GOAL :: Repeat the listing below word for word, stopping after the line that contains "stud_sunk: float = 8.0 * MM".
--
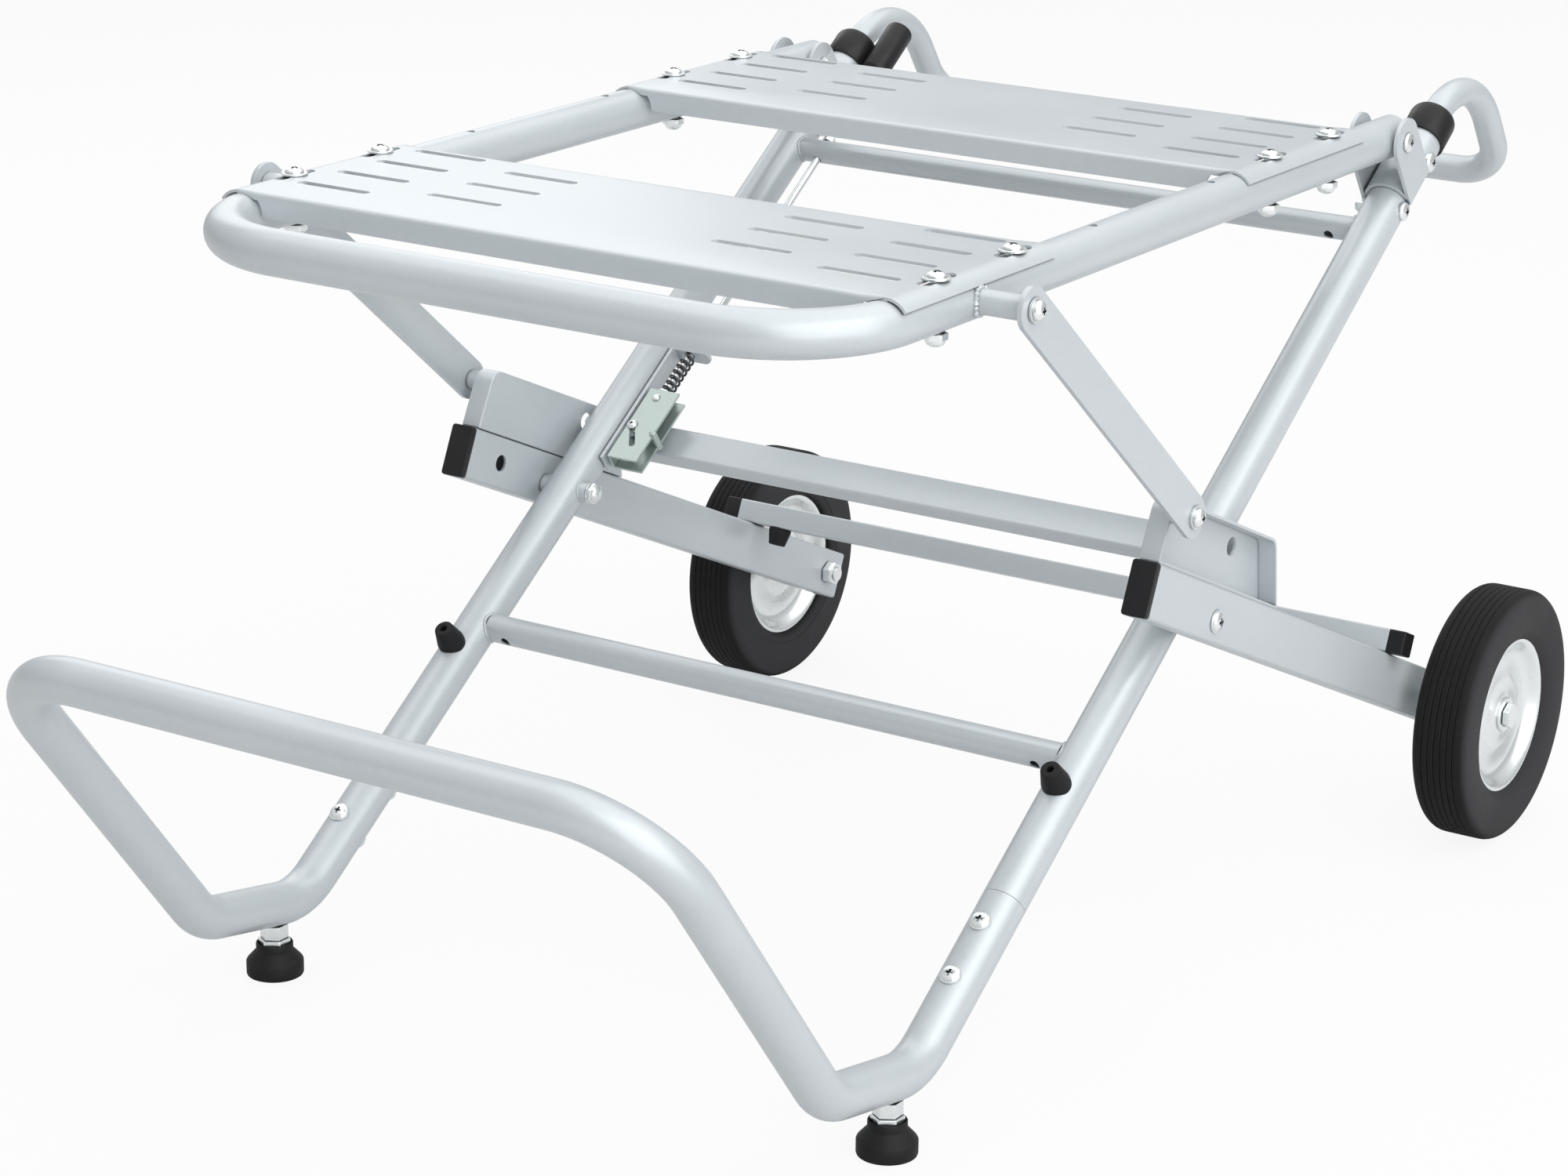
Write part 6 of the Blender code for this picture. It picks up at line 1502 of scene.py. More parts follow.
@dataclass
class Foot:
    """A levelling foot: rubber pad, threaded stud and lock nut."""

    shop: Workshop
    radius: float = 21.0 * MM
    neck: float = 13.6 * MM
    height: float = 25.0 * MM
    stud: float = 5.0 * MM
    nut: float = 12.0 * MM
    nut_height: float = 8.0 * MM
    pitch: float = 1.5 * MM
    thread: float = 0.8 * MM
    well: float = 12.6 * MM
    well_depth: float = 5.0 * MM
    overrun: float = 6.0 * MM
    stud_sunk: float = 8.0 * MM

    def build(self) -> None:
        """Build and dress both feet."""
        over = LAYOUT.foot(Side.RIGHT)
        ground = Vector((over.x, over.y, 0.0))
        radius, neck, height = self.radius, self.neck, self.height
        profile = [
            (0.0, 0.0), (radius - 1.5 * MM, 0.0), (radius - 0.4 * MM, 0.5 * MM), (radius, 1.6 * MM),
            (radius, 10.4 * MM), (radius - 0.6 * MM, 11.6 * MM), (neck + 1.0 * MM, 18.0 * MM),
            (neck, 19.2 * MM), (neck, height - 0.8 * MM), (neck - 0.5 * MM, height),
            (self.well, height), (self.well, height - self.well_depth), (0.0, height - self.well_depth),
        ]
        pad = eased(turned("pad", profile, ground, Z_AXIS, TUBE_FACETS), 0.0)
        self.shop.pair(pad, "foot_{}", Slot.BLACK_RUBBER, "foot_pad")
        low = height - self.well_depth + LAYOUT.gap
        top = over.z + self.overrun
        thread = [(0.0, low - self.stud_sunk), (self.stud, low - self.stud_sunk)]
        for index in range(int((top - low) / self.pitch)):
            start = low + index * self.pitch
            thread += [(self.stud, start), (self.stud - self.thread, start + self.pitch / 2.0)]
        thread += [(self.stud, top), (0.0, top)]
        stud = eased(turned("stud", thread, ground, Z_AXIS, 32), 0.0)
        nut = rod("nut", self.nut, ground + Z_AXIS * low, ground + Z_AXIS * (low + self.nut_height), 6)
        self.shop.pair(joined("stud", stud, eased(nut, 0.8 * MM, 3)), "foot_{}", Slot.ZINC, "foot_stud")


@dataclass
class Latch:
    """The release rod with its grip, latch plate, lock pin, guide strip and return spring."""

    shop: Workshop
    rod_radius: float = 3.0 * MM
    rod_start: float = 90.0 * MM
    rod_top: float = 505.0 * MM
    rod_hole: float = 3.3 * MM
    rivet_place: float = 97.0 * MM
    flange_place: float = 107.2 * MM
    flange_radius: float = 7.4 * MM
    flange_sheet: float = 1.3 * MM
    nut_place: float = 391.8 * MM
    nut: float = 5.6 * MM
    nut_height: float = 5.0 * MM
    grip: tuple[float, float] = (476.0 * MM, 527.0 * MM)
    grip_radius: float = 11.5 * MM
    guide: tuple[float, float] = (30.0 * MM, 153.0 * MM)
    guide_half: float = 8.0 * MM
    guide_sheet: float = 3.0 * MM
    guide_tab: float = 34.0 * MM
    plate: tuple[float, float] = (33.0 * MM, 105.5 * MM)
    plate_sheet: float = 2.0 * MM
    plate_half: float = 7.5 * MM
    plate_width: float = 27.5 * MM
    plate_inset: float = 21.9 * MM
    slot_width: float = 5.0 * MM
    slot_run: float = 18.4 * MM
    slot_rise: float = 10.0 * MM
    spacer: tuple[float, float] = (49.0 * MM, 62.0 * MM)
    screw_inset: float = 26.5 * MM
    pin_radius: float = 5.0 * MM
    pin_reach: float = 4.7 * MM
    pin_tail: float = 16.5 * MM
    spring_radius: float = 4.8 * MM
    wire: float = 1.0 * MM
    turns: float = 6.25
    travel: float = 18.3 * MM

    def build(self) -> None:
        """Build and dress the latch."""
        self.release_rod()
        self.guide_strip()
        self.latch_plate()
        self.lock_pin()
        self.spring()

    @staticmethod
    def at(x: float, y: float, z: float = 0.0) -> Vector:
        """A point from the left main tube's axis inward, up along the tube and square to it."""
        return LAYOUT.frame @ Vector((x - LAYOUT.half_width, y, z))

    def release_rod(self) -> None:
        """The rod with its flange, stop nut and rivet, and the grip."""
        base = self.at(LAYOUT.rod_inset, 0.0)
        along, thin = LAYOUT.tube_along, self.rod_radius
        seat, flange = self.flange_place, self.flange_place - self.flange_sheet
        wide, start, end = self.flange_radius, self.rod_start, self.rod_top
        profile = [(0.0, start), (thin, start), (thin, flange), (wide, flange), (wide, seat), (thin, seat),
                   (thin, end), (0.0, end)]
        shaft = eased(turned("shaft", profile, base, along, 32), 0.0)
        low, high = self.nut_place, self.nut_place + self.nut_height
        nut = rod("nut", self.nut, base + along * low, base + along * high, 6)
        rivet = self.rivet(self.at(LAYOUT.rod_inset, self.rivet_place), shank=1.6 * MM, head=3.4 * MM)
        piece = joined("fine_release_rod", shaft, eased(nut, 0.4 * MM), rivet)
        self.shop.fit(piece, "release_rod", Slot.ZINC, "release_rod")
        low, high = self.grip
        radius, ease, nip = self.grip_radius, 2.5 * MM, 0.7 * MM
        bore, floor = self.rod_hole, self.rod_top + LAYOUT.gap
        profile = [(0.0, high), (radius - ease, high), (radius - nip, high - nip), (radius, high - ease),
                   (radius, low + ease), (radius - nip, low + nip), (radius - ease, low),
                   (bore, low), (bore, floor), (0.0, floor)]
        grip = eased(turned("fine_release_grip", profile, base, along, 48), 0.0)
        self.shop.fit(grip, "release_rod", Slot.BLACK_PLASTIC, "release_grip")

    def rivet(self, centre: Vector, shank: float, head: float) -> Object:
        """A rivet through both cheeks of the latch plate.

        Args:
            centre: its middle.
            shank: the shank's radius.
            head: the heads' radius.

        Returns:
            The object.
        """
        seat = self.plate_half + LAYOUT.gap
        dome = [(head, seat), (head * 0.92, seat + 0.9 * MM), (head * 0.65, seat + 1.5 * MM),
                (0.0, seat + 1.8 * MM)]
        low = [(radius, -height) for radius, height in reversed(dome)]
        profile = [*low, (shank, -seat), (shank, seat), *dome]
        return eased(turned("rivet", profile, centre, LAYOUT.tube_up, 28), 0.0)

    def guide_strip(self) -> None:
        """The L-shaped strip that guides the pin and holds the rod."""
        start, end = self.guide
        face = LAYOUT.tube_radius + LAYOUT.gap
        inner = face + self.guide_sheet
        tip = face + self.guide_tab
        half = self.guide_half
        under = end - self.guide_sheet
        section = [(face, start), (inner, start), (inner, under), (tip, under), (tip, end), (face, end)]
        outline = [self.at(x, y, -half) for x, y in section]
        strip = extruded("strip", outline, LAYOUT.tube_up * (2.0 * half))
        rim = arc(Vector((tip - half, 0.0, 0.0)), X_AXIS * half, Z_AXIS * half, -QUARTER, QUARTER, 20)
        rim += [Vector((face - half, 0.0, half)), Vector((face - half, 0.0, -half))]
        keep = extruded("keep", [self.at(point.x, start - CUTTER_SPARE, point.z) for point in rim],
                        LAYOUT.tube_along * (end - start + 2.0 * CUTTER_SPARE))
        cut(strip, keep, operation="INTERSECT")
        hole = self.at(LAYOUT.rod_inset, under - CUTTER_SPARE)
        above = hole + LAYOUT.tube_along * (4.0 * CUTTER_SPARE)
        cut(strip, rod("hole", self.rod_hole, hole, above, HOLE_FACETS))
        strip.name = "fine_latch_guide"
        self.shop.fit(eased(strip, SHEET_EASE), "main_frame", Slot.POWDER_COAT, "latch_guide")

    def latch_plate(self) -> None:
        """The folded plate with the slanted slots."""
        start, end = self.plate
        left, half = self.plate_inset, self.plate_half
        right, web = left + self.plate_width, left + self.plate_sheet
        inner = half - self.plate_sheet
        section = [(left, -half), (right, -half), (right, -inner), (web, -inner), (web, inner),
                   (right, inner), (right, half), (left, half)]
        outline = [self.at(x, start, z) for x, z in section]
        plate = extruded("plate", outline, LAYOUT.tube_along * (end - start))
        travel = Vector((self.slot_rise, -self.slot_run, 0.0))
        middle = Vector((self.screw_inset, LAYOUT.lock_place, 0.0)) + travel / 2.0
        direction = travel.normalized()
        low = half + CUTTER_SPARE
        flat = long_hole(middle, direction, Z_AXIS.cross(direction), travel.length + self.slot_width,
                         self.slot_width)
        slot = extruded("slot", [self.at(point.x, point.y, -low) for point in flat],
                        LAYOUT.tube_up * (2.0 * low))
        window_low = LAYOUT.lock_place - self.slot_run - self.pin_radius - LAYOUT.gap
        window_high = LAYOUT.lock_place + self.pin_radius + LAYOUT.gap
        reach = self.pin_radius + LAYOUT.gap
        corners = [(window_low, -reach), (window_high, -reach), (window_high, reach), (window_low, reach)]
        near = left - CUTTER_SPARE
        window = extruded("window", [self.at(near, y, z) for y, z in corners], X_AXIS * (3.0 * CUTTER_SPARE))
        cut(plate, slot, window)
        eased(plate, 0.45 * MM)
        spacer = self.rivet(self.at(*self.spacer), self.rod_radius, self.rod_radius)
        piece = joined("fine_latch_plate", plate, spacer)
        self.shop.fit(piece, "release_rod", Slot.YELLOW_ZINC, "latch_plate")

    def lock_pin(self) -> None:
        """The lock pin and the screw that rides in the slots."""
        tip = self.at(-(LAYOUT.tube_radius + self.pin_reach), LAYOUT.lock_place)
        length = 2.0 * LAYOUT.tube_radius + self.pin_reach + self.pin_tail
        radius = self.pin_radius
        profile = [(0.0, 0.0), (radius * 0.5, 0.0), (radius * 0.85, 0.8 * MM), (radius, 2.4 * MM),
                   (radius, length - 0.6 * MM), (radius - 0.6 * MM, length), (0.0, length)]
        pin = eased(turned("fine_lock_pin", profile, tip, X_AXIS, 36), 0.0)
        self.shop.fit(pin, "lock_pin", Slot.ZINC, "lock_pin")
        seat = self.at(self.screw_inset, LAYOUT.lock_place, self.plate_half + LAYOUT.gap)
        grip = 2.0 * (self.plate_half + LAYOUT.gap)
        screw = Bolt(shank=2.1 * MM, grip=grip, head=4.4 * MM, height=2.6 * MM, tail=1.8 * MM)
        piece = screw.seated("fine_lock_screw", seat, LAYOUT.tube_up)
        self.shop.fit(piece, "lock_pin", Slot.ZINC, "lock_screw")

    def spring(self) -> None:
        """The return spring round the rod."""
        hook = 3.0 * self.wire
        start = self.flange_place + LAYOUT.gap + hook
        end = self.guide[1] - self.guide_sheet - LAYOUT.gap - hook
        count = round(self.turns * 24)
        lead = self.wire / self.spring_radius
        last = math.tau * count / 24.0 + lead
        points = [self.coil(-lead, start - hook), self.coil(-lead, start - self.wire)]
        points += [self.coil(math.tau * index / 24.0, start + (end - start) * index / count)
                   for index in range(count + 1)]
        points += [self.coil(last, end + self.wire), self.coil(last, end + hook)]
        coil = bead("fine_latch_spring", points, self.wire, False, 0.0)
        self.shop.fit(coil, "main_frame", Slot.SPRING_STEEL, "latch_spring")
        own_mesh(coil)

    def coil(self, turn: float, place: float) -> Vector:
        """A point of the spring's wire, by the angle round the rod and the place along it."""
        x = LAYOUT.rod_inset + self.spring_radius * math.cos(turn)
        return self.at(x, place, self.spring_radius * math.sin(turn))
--
EXERCISE RESULT ::
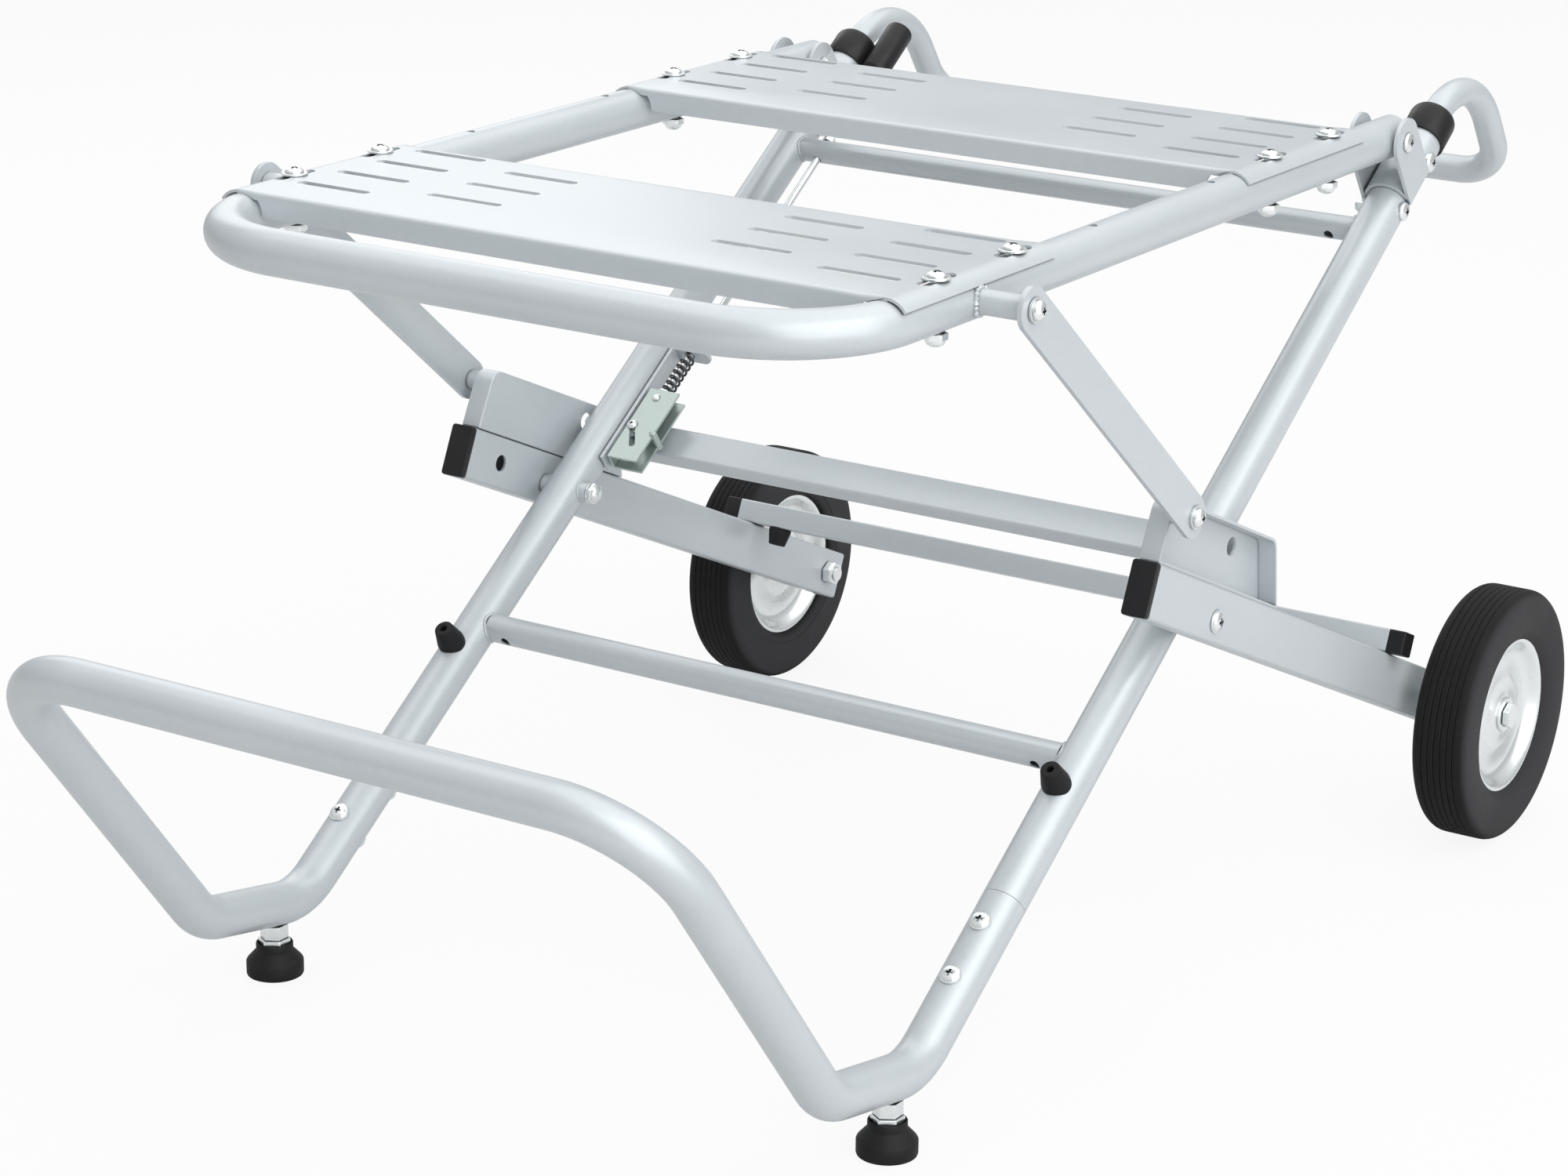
Write part 6 of the Blender code for this picture. It picks up at line 1502 of scene.py. More parts follow.
@dataclass
class Foot:
    """A levelling foot: rubber pad, threaded stud and lock nut."""

    shop: Workshop
    radius: float = 21.0 * MM
    neck: float = 13.6 * MM
    height: float = 25.0 * MM
    stud: float = 5.0 * MM
    nut: float = 12.0 * MM
    nut_height: float = 8.0 * MM
    pitch: float = 1.5 * MM
    thread: float = 0.8 * MM
    well: float = 12.6 * MM
    well_depth: float = 5.0 * MM
    overrun: float = 6.0 * MM
    stud_sunk: float = 8.0 * MM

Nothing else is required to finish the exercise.